[Begin]
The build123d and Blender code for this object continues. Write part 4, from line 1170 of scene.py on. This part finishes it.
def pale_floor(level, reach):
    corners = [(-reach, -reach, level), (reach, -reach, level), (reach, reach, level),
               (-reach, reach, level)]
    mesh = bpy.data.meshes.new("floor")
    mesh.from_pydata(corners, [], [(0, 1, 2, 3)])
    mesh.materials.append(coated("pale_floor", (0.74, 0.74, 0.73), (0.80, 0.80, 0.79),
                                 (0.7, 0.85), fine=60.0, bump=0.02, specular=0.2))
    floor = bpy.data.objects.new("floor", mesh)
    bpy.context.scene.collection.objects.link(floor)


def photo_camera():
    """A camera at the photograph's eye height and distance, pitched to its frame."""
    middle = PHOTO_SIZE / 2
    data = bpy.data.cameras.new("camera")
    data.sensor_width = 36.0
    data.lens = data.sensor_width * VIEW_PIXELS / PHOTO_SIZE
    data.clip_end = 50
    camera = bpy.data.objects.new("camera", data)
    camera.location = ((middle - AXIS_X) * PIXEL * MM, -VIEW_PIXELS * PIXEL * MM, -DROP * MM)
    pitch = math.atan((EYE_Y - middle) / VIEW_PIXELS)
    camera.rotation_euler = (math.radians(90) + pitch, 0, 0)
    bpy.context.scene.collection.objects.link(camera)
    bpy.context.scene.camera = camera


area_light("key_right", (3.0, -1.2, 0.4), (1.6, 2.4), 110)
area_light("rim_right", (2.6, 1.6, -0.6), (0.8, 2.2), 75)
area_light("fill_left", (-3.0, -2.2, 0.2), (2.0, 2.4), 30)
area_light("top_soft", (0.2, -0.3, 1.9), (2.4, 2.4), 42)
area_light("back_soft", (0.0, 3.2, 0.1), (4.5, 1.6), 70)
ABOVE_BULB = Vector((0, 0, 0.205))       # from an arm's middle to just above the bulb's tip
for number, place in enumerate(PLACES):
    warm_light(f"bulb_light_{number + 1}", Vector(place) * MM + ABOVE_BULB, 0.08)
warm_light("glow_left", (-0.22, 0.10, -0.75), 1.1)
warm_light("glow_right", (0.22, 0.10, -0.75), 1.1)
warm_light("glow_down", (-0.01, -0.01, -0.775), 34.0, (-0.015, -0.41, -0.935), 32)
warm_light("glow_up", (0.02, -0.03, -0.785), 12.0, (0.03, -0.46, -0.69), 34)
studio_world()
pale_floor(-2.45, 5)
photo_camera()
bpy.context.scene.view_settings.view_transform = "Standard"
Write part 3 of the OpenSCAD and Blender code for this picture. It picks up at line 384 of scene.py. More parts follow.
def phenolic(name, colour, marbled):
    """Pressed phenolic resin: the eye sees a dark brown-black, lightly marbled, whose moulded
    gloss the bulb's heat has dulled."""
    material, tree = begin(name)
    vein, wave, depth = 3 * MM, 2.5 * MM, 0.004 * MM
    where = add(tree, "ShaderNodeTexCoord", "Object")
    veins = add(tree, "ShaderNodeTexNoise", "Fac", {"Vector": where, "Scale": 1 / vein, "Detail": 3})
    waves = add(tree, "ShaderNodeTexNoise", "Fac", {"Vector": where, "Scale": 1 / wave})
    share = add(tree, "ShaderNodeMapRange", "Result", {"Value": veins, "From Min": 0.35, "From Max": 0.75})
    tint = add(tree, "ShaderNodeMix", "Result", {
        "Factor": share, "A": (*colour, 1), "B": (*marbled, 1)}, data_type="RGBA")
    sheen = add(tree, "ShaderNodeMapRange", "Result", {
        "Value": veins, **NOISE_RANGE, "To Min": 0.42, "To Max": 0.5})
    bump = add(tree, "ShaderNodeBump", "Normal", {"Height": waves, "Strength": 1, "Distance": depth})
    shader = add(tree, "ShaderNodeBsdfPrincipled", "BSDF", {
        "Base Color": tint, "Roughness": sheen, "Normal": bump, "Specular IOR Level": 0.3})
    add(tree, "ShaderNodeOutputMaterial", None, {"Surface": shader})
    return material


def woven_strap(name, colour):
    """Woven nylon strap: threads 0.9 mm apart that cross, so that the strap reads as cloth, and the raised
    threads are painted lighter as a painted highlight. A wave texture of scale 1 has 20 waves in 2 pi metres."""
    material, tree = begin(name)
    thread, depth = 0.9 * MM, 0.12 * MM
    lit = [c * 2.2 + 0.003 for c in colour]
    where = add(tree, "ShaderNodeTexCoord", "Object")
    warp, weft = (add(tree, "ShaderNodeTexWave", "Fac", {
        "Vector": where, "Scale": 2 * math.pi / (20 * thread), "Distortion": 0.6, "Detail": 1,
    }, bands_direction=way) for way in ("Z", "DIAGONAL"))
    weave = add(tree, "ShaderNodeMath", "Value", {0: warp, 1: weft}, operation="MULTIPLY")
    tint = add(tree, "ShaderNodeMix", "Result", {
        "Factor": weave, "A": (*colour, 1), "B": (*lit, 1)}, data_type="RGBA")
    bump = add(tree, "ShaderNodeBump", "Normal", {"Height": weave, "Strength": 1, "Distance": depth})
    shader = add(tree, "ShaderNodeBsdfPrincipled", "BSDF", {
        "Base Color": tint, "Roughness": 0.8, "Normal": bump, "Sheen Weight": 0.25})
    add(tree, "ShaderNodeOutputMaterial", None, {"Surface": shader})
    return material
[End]
REQUEST:
Return each line of the data exactly as written above.

WRITTEN SOLUTION:
The build123d and Blender code for this object continues. Write part 4, from line 1170 of scene.py on. This part finishes it.
def pale_floor(level, reach):
    corners = [(-reach, -reach, level), (reach, -reach, level), (reach, reach, level),
               (-reach, reach, level)]
    mesh = bpy.data.meshes.new("floor")
    mesh.from_pydata(corners, [], [(0, 1, 2, 3)])
    mesh.materials.append(coated("pale_floor", (0.74, 0.74, 0.73), (0.80, 0.80, 0.79),
                                 (0.7, 0.85), fine=60.0, bump=0.02, specular=0.2))
    floor = bpy.data.objects.new("floor", mesh)
    bpy.context.scene.collection.objects.link(floor)


def photo_camera():
    """A camera at the photograph's eye height and distance, pitched to its frame."""
    middle = PHOTO_SIZE / 2
    data = bpy.data.cameras.new("camera")
    data.sensor_width = 36.0
    data.lens = data.sensor_width * VIEW_PIXELS / PHOTO_SIZE
    data.clip_end = 50
    camera = bpy.data.objects.new("camera", data)
    camera.location = ((middle - AXIS_X) * PIXEL * MM, -VIEW_PIXELS * PIXEL * MM, -DROP * MM)
    pitch = math.atan((EYE_Y - middle) / VIEW_PIXELS)
    camera.rotation_euler = (math.radians(90) + pitch, 0, 0)
    bpy.context.scene.collection.objects.link(camera)
    bpy.context.scene.camera = camera


area_light("key_right", (3.0, -1.2, 0.4), (1.6, 2.4), 110)
area_light("rim_right", (2.6, 1.6, -0.6), (0.8, 2.2), 75)
area_light("fill_left", (-3.0, -2.2, 0.2), (2.0, 2.4), 30)
area_light("top_soft", (0.2, -0.3, 1.9), (2.4, 2.4), 42)
area_light("back_soft", (0.0, 3.2, 0.1), (4.5, 1.6), 70)
ABOVE_BULB = Vector((0, 0, 0.205))       # from an arm's middle to just above the bulb's tip
for number, place in enumerate(PLACES):
    warm_light(f"bulb_light_{number + 1}", Vector(place) * MM + ABOVE_BULB, 0.08)
warm_light("glow_left", (-0.22, 0.10, -0.75), 1.1)
warm_light("glow_right", (0.22, 0.10, -0.75), 1.1)
warm_light("glow_down", (-0.01, -0.01, -0.775), 34.0, (-0.015, -0.41, -0.935), 32)
warm_light("glow_up", (0.02, -0.03, -0.785), 12.0, (0.03, -0.46, -0.69), 34)
studio_world()
pale_floor(-2.45, 5)
photo_camera()
bpy.context.scene.view_settings.view_transform = "Standard"
Write part 3 of the OpenSCAD and Blender code for this picture. It picks up at line 384 of scene.py. More parts follow.
def phenolic(name, colour, marbled):
    """Pressed phenolic resin: the eye sees a dark brown-black, lightly marbled, whose moulded
    gloss the bulb's heat has dulled."""
    material, tree = begin(name)
    vein, wave, depth = 3 * MM, 2.5 * MM, 0.004 * MM
    where = add(tree, "ShaderNodeTexCoord", "Object")
    veins = add(tree, "ShaderNodeTexNoise", "Fac", {"Vector": where, "Scale": 1 / vein, "Detail": 3})
    waves = add(tree, "ShaderNodeTexNoise", "Fac", {"Vector": where, "Scale": 1 / wave})
    share = add(tree, "ShaderNodeMapRange", "Result", {"Value": veins, "From Min": 0.35, "From Max": 0.75})
    tint = add(tree, "ShaderNodeMix", "Result", {
        "Factor": share, "A": (*colour, 1), "B": (*marbled, 1)}, data_type="RGBA")
    sheen = add(tree, "ShaderNodeMapRange", "Result", {
        "Value": veins, **NOISE_RANGE, "To Min": 0.42, "To Max": 0.5})
    bump = add(tree, "ShaderNodeBump", "Normal", {"Height": waves, "Strength": 1, "Distance": depth})
    shader = add(tree, "ShaderNodeBsdfPrincipled", "BSDF", {
        "Base Color": tint, "Roughness": sheen, "Normal": bump, "Specular IOR Level": 0.3})
    add(tree, "ShaderNodeOutputMaterial", None, {"Surface": shader})
    return material


def woven_strap(name, colour):
    """Woven nylon strap: threads 0.9 mm apart that cross, so that the strap reads as cloth, and the raised
    threads are painted lighter as a painted highlight. A wave texture of scale 1 has 20 waves in 2 pi metres."""
    material, tree = begin(name)
    thread, depth = 0.9 * MM, 0.12 * MM
    lit = [c * 2.2 + 0.003 for c in colour]
    where = add(tree, "ShaderNodeTexCoord", "Object")
    warp, weft = (add(tree, "ShaderNodeTexWave", "Fac", {
        "Vector": where, "Scale": 2 * math.pi / (20 * thread), "Distortion": 0.6, "Detail": 1,
    }, bands_direction=way) for way in ("Z", "DIAGONAL"))
    weave = add(tree, "ShaderNodeMath", "Value", {0: warp, 1: weft}, operation="MULTIPLY")
    tint = add(tree, "ShaderNodeMix", "Result", {
        "Factor": weave, "A": (*colour, 1), "B": (*lit, 1)}, data_type="RGBA")
    bump = add(tree, "ShaderNodeBump", "Normal", {"Height": weave, "Strength": 1, "Distance": depth})
    shader = add(tree, "ShaderNodeBsdfPrincipled", "BSDF", {
        "Base Color": tint, "Roughness": 0.8, "Normal": bump, "Sheen Weight": 0.25})
    add(tree, "ShaderNodeOutputMaterial", None, {"Surface": shader})
    return material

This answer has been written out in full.